> _TO DO_
Draw out every line with the word "before" from the listing below.

───── MATERIALS PROVIDED

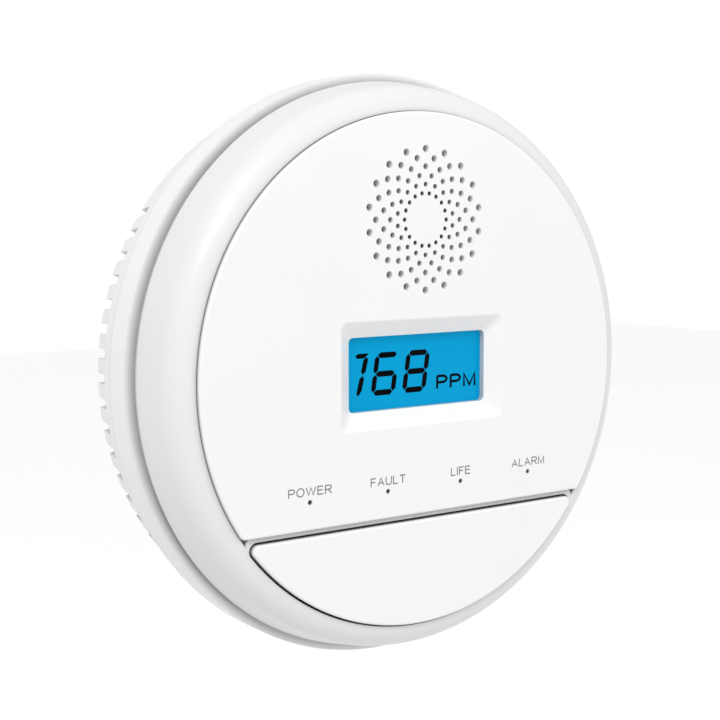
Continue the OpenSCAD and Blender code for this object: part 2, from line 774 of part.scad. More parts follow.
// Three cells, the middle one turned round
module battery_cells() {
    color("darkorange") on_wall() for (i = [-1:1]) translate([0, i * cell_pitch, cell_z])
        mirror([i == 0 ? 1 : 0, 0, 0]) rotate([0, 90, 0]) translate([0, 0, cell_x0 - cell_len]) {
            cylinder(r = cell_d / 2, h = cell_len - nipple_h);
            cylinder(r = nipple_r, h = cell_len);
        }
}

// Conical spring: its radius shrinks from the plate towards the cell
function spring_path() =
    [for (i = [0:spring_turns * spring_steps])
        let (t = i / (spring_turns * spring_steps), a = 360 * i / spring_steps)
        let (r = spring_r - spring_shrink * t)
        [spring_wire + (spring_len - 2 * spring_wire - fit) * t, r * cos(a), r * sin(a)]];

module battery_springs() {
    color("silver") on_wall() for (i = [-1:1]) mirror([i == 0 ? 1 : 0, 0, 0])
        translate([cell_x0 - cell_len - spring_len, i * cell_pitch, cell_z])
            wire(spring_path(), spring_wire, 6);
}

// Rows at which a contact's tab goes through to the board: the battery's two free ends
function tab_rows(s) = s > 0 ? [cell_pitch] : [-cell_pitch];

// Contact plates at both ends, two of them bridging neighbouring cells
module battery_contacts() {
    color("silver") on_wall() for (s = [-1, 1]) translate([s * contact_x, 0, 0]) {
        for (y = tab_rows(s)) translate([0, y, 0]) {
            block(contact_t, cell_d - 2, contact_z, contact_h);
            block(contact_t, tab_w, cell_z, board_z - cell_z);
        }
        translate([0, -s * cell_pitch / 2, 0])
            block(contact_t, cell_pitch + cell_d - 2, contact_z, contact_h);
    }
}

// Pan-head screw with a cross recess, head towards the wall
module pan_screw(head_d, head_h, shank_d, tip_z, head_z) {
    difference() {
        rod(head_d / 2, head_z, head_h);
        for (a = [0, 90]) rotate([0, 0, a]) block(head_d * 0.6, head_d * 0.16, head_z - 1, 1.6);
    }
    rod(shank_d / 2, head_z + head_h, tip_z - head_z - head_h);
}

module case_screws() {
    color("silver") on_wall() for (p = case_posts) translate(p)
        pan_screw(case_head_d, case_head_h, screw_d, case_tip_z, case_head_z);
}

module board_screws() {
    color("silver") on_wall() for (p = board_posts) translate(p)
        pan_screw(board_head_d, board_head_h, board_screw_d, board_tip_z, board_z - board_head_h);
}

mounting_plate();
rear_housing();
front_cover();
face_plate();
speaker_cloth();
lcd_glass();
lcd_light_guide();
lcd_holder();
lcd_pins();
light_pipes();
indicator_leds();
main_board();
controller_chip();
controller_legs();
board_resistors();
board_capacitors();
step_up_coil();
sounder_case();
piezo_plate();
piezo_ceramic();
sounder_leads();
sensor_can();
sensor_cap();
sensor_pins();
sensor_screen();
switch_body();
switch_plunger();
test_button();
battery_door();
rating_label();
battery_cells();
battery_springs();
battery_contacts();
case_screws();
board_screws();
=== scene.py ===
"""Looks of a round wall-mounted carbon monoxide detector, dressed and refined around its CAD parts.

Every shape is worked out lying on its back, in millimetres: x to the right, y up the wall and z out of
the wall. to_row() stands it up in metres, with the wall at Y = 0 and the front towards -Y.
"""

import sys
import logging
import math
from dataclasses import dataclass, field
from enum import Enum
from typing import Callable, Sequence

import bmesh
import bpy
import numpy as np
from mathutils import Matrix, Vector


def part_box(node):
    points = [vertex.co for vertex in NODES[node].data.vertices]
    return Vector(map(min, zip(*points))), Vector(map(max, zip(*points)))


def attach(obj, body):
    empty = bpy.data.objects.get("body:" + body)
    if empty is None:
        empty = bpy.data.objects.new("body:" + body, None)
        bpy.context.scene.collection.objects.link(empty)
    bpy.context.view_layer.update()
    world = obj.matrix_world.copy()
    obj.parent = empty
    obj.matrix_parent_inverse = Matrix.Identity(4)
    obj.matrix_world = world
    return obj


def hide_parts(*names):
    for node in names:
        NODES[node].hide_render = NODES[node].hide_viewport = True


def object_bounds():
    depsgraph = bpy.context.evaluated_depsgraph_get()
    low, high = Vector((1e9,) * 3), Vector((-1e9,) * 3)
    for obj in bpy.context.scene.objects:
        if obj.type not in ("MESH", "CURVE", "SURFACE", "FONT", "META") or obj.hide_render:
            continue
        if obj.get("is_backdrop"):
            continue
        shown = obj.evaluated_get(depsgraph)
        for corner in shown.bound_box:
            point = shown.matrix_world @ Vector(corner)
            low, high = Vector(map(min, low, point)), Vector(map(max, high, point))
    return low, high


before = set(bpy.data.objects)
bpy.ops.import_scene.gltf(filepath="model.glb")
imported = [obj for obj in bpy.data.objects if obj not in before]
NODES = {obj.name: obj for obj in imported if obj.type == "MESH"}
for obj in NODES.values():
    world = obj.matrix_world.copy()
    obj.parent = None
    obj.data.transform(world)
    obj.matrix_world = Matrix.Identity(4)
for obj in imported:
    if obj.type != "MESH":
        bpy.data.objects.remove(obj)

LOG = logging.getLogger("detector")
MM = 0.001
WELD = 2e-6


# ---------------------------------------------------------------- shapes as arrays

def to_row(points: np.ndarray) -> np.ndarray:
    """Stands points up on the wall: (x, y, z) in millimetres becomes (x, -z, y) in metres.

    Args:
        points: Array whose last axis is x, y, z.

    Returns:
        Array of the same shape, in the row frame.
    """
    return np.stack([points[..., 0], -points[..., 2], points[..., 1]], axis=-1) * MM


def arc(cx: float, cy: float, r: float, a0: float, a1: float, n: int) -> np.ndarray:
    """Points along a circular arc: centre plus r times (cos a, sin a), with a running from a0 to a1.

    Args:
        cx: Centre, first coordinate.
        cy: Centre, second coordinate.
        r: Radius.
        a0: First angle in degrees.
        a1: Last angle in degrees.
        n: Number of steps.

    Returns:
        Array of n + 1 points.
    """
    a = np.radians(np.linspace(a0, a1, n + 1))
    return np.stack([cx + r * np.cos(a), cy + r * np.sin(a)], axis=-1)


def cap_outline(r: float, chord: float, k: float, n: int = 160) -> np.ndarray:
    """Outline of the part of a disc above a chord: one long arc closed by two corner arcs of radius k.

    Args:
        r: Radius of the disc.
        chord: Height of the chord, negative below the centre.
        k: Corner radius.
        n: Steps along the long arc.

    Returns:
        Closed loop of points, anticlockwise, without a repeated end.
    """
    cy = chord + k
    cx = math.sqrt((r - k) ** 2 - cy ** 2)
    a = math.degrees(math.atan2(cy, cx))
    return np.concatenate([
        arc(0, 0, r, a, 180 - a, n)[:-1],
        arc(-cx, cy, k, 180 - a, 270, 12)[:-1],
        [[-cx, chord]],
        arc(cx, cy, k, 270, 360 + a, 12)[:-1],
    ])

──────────
───── MATERIALS PROVIDED

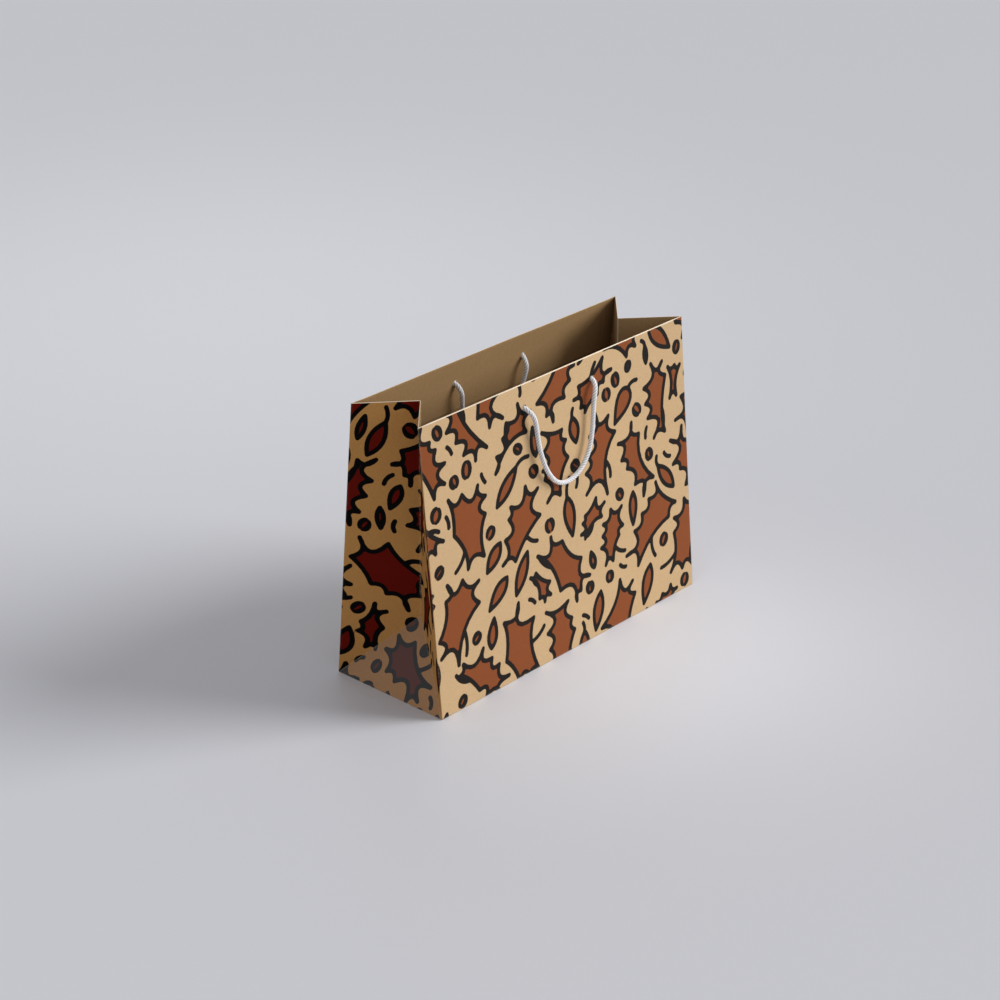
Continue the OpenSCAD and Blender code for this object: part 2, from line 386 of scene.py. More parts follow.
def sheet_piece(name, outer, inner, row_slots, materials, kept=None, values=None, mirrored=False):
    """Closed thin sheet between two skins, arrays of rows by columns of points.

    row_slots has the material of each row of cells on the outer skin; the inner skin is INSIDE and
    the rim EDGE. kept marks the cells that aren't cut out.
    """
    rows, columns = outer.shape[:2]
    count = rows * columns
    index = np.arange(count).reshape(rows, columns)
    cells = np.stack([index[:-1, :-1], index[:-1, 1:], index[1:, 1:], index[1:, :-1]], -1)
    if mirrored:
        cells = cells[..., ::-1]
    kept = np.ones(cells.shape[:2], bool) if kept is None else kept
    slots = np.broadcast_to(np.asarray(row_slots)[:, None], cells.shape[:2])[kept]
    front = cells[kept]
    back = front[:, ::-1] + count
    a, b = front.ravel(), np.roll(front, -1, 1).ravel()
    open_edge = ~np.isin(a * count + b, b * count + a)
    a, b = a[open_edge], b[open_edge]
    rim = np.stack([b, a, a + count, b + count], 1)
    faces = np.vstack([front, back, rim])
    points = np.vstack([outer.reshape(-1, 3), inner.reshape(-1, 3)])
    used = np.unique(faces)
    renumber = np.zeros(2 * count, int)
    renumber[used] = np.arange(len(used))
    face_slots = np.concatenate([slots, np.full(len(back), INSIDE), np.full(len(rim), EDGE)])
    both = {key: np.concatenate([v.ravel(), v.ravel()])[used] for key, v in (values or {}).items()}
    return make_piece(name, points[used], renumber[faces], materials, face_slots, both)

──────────

> _THE ANSWER_
before = set(bpy.data.objects)
imported = [obj for obj in bpy.data.objects if obj not in before]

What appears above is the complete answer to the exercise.